Saved data entries:
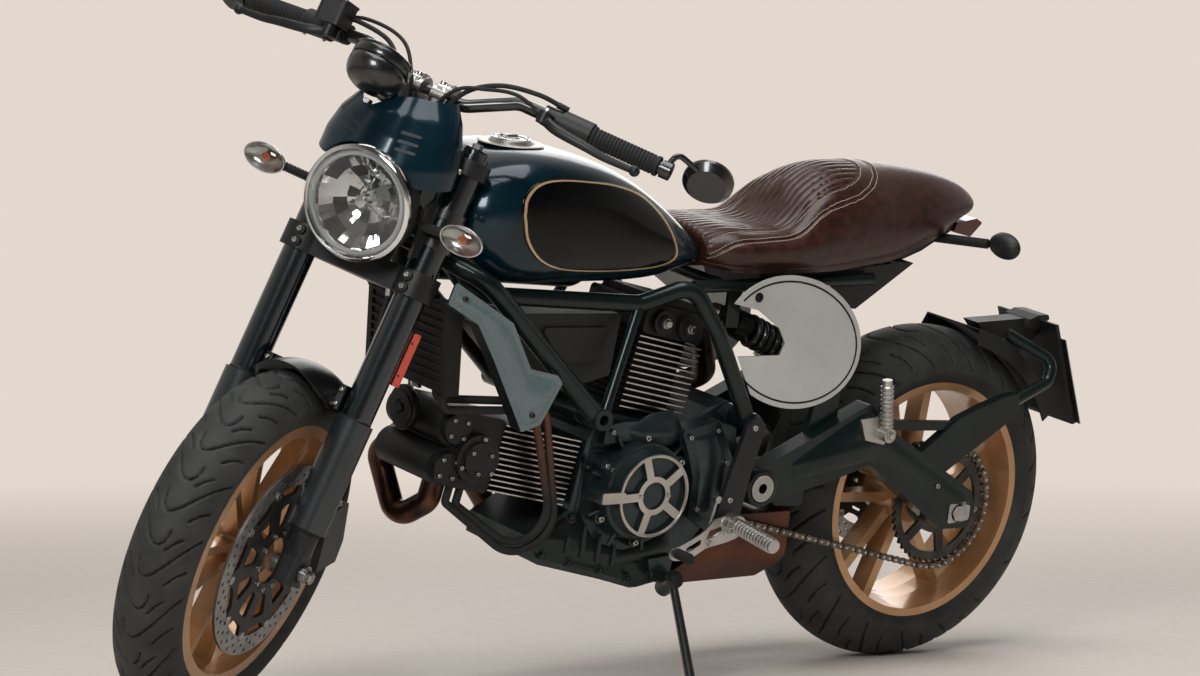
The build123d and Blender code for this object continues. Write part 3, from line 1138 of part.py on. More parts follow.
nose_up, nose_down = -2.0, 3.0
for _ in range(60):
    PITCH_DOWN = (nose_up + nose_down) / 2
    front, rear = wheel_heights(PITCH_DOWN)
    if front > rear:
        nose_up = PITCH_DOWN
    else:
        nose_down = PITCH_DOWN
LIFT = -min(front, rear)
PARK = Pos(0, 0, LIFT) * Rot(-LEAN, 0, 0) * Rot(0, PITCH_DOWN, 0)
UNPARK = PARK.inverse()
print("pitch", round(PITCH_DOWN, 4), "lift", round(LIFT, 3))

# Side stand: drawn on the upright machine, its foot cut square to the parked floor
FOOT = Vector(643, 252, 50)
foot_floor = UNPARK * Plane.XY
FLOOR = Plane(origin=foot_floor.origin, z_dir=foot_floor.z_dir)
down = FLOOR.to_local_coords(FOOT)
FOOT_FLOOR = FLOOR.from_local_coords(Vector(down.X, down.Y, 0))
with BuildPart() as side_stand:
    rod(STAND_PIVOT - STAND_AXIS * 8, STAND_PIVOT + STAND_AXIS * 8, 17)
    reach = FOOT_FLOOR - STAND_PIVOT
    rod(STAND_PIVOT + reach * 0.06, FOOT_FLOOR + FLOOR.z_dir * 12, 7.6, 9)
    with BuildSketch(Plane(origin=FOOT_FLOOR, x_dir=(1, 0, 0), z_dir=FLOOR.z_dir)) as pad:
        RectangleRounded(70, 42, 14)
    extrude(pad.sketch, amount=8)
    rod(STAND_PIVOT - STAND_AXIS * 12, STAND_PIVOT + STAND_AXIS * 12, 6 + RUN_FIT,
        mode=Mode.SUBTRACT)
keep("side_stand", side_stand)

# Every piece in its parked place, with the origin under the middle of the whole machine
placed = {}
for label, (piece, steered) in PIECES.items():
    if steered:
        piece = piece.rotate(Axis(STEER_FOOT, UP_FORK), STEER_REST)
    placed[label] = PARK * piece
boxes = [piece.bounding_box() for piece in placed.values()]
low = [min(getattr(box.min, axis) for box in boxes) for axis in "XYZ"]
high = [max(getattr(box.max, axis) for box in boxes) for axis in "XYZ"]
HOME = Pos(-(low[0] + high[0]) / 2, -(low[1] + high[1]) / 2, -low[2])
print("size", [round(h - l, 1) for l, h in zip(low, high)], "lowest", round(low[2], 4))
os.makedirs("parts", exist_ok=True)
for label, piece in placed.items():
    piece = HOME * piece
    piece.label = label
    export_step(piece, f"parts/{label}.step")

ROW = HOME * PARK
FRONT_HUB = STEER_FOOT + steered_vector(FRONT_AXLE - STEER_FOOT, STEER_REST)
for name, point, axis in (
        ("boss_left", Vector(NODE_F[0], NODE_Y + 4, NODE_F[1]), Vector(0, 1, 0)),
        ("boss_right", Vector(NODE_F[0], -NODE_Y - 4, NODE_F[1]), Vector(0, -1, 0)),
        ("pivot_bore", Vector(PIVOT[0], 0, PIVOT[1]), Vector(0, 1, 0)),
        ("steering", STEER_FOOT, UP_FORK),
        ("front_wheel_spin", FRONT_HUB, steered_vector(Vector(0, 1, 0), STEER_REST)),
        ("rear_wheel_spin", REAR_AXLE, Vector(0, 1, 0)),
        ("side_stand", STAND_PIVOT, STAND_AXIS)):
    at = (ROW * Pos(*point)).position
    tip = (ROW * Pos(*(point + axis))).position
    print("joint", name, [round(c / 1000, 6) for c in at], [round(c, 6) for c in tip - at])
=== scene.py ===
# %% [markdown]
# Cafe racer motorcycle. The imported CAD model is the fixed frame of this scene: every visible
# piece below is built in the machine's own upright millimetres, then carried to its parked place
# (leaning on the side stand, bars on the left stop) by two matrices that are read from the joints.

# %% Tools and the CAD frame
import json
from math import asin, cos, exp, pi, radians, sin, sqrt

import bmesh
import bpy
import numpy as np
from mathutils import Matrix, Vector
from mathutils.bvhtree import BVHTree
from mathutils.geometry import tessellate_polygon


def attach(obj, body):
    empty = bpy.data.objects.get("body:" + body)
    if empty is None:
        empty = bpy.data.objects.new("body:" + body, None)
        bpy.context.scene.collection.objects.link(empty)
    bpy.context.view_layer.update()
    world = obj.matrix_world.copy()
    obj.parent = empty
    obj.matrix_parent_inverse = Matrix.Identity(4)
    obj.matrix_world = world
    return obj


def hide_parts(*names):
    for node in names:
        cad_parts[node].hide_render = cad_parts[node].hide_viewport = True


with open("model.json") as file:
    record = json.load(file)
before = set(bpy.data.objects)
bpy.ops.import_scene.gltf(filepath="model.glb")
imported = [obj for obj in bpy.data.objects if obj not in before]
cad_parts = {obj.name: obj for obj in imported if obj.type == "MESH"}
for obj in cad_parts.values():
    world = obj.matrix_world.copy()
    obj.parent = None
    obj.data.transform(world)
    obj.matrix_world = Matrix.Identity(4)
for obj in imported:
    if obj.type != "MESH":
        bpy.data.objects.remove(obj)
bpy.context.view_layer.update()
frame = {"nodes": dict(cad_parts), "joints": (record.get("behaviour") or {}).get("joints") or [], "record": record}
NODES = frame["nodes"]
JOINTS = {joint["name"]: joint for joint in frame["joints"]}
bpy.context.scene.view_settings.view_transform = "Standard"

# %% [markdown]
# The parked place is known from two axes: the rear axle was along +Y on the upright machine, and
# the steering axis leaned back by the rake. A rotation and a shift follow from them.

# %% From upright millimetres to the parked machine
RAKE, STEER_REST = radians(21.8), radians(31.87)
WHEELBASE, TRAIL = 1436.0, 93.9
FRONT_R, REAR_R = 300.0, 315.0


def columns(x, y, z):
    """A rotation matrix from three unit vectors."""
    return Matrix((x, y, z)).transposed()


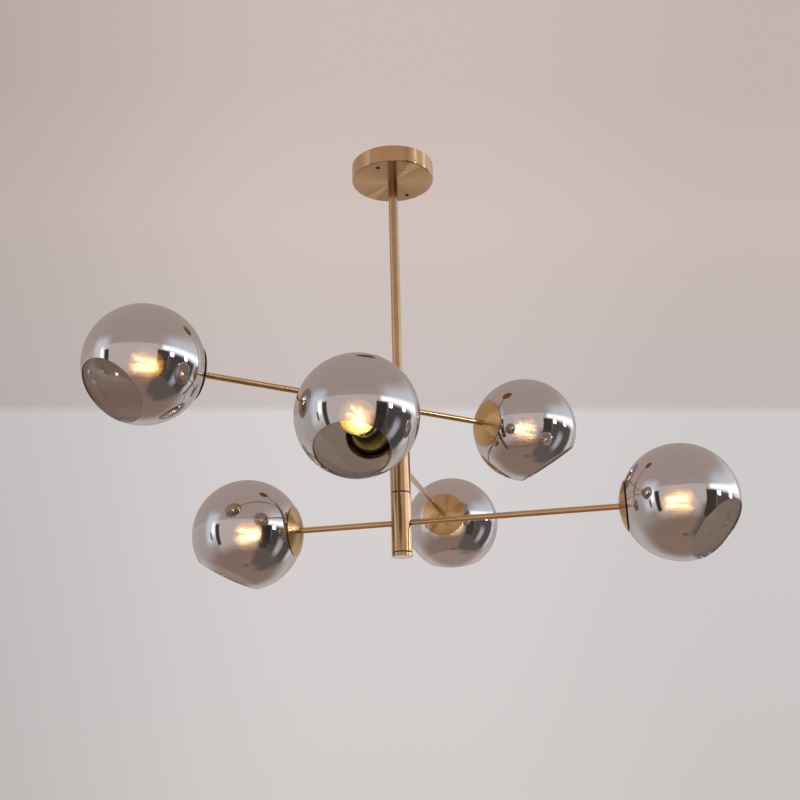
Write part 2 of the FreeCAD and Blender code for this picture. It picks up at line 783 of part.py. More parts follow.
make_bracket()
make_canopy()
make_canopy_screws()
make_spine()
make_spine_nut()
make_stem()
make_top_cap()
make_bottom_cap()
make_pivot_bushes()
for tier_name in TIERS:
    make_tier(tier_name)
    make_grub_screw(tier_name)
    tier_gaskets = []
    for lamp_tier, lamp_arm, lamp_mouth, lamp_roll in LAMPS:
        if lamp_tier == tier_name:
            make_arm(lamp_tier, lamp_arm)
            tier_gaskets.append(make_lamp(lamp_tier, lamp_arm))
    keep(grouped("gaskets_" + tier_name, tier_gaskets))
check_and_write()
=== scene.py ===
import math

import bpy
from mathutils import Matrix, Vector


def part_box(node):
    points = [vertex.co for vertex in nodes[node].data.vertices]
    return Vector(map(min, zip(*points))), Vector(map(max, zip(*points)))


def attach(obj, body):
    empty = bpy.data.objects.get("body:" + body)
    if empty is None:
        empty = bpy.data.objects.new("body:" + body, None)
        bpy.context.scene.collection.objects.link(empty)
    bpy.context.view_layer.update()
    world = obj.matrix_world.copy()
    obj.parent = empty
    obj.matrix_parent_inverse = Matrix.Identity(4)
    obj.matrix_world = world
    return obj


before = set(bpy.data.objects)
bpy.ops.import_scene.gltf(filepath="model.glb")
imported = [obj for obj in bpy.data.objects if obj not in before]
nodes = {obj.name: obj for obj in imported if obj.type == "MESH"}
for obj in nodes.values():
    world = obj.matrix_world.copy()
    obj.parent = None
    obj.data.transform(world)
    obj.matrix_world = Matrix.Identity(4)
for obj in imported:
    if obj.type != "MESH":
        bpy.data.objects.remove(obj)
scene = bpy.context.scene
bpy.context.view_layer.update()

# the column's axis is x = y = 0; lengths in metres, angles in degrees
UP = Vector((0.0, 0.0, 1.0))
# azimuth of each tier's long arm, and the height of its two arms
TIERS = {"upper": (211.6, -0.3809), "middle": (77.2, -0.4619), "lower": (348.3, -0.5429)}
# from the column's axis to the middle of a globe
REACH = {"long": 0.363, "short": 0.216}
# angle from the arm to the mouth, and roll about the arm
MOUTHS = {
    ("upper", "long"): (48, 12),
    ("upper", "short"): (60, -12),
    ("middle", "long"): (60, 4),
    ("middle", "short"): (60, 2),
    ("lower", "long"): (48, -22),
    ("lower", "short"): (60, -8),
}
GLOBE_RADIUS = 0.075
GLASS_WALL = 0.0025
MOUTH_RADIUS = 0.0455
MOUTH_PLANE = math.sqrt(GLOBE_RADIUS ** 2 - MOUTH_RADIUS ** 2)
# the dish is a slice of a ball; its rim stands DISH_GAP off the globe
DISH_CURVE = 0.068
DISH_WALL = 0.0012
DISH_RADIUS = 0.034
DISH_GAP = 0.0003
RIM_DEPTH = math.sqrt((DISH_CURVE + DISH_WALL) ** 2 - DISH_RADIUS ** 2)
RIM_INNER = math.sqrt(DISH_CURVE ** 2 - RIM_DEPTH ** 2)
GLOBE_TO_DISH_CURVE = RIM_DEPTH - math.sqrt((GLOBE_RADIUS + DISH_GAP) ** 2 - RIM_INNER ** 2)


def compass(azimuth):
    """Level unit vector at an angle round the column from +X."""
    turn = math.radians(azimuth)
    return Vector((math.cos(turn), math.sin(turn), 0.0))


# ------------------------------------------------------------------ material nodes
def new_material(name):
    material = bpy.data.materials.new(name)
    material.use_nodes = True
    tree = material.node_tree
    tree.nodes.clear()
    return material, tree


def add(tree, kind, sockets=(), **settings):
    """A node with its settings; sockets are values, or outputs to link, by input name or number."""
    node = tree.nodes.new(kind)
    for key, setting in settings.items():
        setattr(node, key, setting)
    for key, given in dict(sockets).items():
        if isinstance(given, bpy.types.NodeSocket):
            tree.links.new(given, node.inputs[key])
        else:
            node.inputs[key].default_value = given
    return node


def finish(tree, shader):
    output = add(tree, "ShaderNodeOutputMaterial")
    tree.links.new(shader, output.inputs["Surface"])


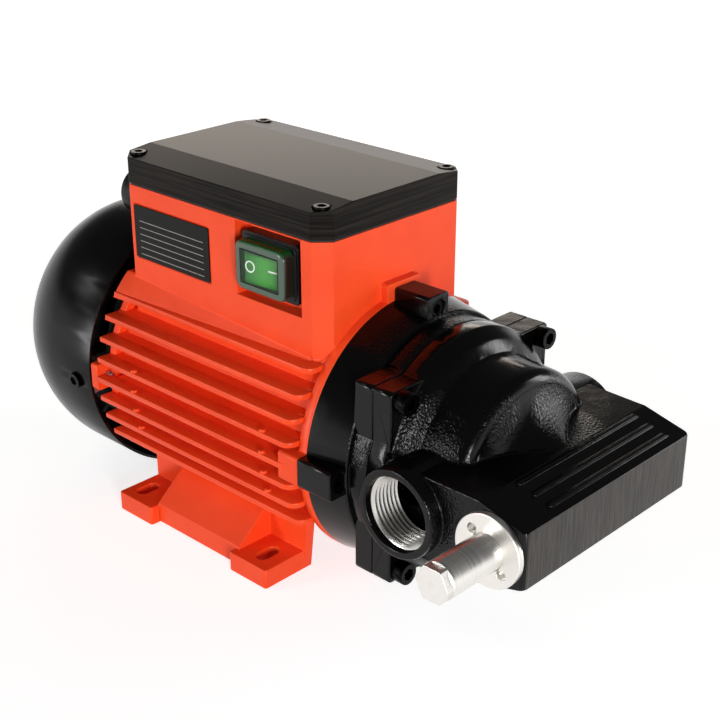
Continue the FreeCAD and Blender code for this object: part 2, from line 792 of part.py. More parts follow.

Required task:
Give the count of lines in the records that contain "FreeCAD", and no other text.

Response:
2